The documentation also facilitated a smooth installation and allowed me to
create a repeatable script, that when paired with the VM worked as expected.
----
Jeff Steinmetz
Principal Architect
Akili Interactive
www.akiliinteractive.com <http://www.akiliinteractive.com/>
>From
> Eric Charles <[email protected]>
>
>
> Subject
> [DISCUSS] PR #208 - R Interpreter for Zeppelin
>
>
> Date
>Wed, 30 Dec 2015 14:04:33 GMT
>Hi,
>
>I had a look at https://github.com/apache/incubator-zeppelin/pull/208
>(and related Github repo https://github.com/elbamos/Zeppelin-With-R [1])
>
>Here are a few topics for discussion based on my experience developing
>https://github.com/datalayer/zeppelin-R [2].
>
>1. rscala jar not in Maven Repository
>
>[1] copies the source (scala and R) code from rscala repo and
>changes/extends/repackages it a bit. [2] declares the jar as system
>scoped library. I recently had incompatibly issues between the 1.0.8
>(the one you get since 2015-12-10 when you install rscala on your R
>environment) and the 1.0.6 jar I am using part of the zeppelin-R build.
>To avoid such issues, why not the user choosing the version via a
>property at build time to fit the version he runs on its host? This will
>also allow to benefit from the next rscala releases which fix bugs,
>bring not features... This also means we don't have to copy the rscala
>code in Zeppelin tree.
>
>2. Interpreters
>
>[1] proposes 2 interpreters %sparkr.r and %sparkr.knitr which are
>implemented in their own module apart from the Spark one.
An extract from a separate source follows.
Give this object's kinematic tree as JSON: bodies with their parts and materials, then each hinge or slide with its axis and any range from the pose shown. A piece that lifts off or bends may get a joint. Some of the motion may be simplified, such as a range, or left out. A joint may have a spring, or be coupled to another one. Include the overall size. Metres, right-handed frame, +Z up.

To be aligned
>the existing pyspark implementation, why not integrating the R code into
>the Spark one? Any reason to keep 2 versions which does basically the
>same? The unique magic keyword would then be %spark.r
>
>3. Rendering TABLE plot when interpreter result is a dataframe
>
>This may be confusing. What if I display a plot and simply want to print
>the first 10 rows at the end of my code? To keep the same behavior as
>the other interpreters, we could make this feature optional (disabled by
>default, enabled via property).
>
>
>Thx, Eric
>
>
>